No dia 12 de março de 2014, o cubano Orelvi Carrazana Lopez chegou à Unidade Básica de Saúde (UBS) São Tomé, na periferia de Viamão, para o seu primeiro dia de trabalho no programa Mais Médicos. Depois de mais de quatro anos, recebeu a ordem de deixar o atendimento devido ao desentendimento entre o presidente eleito, Jair Bolsonaro (PSL), e o regime socialista. Sentado no consultório onde costuma receber 30 pacientes por dia, resignou-se.
— Quando começou a campanha política, comentavam que, se Bolsonaro vencesse, poderia terminar o contrato porque ele não queria que parte do dinheiro dos médicos fosse para Cuba. Por isso, suspeitávamos. Mas não que fosse assim, de um dia para o outro — diz Lopez.
O médico de família especialista em cuidado intensivo e emergência está entre os 599 cubanos que, desde o anúncio do fim da parceria entre os governos brasileiro e cubano, está com o futuro em suspenso. O "doutor", como lhe chamam seus pacientes, sabe que terá de deixar a unidade, mas teme a desassistência de sua comunidade.
— Terminar assim, de um dia para o outro, deixar todos os atendimentos, com horário marcado... O povo está acostumado — lamenta Lopez.

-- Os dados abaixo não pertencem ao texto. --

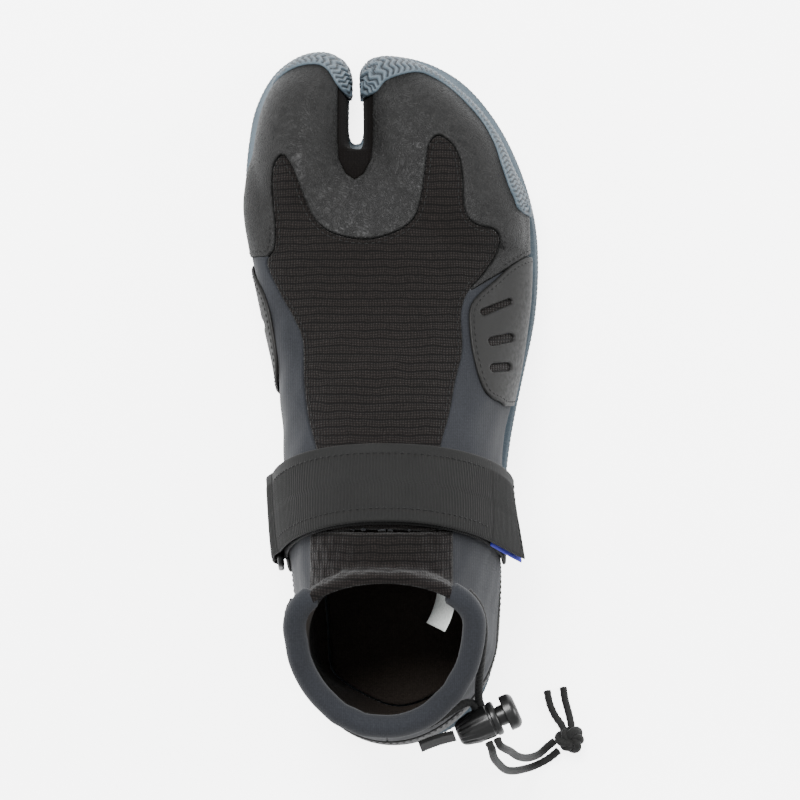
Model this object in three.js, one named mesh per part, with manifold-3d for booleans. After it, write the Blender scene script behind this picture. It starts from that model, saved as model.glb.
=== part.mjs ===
// A split-toe neoprene reef boot for the right foot, with an instep strap and a drawcord collar.
// Millimetres. +Y to the toes, +X to the outer side, +Z up. The origin is on the ground under mid-length.
import * as THREE from "three";
import { mergeVertices } from "three/addons/utils/BufferGeometryUtils.js";
import Module from "manifold-3d";

const wasm = await Module();
wasm.setup();

// ---- Driving dimensions ----
const bootLength = 279;
const bootWidth = 116;
const bootHeight = 115;
const wall = 3; // neoprene
const gap = 0.3; // between pieces that touch
const soleThickness = 5;
const boardThickness = 1.5;
const insoleThickness = 3.5;
const capThickness = 1.6; // rubber over the toes
const overlayThickness = 1;
const throatPatchThickness = 1.2;
const rollDiameter = 9; // collar
const strapWidth = 32;
const strapThickness = 1.7;
const hookThickness = 0.8;
const ringThickness = 2.4;
const ringBar = 2.6;
const ringWindow = 7;
const cordDiameter = 3.2;
const lockRadius = 6.8;
const lockLength = 17;
const lockAngle = 24; // degrees from +X, seen from above
const plungerTravel = 2.5;

// The pattern below is drawn for this size, and is stretched to the driving dimensions.
const pattern = { length: 279, width: 116, height: 115 };
const across = (x) => (x * bootWidth) / pattern.width;
const along = (y) => (y * bootLength) / pattern.length;
const up = (z) => (z * bootHeight) / pattern.height;
const place = (x, y, z) => new THREE.Vector3(across(x), along(y), up(z));
const plan = (points) => points.map(([x, y]) => new THREE.Vector2(across(x), along(y)));
const side = (points) => points.map(([y, z]) => new THREE.Vector2(along(y), up(z)));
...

Depois de receber o comunicado cubano sobre o encerramento do convênio, Lopez só tem duas certezas: a de que deixará a UBS até o Natal e a de que permanecerá no Brasil. Casado com a técnica em farmácia Milena Fernandes, pretende se submeter ao Revalida (exame que reconhece a formação de médicos estrangeiros, permitindo a eles inscrever-se para trabalhar no país) e procurar um emprego em alguma instituição de saúde. Dentre os caribenhos, leva a vantagem de possuir a nacionalidade local para permanecer no país.
Antes de se mudar para Viamão — hoje, mora com a mulher no bairro Petrópolis, em Porto Alegre —, Lopez trabalhava em um hospital na cidade de Cienfuegos, na região central de Cuba. Pelo telefone, recebeu o convite para participar do Mais Médicos como uma possibilidade de vir para o Brasil, que sempre sonhou conhecer.
Dos R$ 11.865 despendidos pelo Ministério da Saúde pelo seu serviço, Lopez vê R$ 2.996 caírem em sua conta a cada mês. Apesar do abate, garante que não se importa — o repasse para o regime está previsto no contrato assinado em Cuba antes do embarque, intermediado pela cooperação com a Organização Panamericana da Saúde (Opas).
Sem familiares no Brasil, o cubano abasteceu-se do afeto estabelecido com os colegas de UBS e os pacientes. Na parede do consultório, exibe um esqueleto que ganhou em um Halloween. No celular, coleciona fotos e vídeos das surpresas que recebeu nos últimos anos. Para ele, a mais marcante ocorreu em 6 de agosto de 2016, dia de seu aniversário de 44 anos. Para comemorá-lo, a equipe chamou um telemensagem — em Cuba, Lopez nunca vira coisa parecida.
— Hoje, viemos homenagear alguém especial. É você, doutor Orelvi. Que você continue sendo especial em nossas vidas e conquistando o seu espaço nesse mundo — dizia a mensagem publicada em seu Facebook com a legenda "Un dia tan especial para mi".
No ano seguinte, recebeu de pacientes três bolos de aniversário — um deles, dado por um grupo de idosos para quem oferecia palestras sobre saúde — levava a sua foto. Era uma maneira de agradecer à proximidade estabelecida por Lopez aos pacientes — uma das suas primeiras medidas foi transferir a cadeira do lado oposto da mesa para o seu lado.
— Sempre falei para a minha equipe: você tem de atender o paciente como gostaria de ser atendido — orienta o médico.
Sobre a crise entre Brasil e Cuba, prefere não opiniar. Lopez diz não gostar de política. O seu negócio é a saúde:
— O programa foi muito bom porque muitos pacientes estavam sem atendimento antes... Havia grande necessidade, especialmente para a população carente.
Nesta sexta-feira (16), na sala de espera da UBS, uma de suas pacientes buscava um encaixe na agenda. A aposentada Janete Felipe, 52 anos, queria se despedir do "doutor cubano":
— Fique espantada com a notícia. Estou torcendo para ele não vá.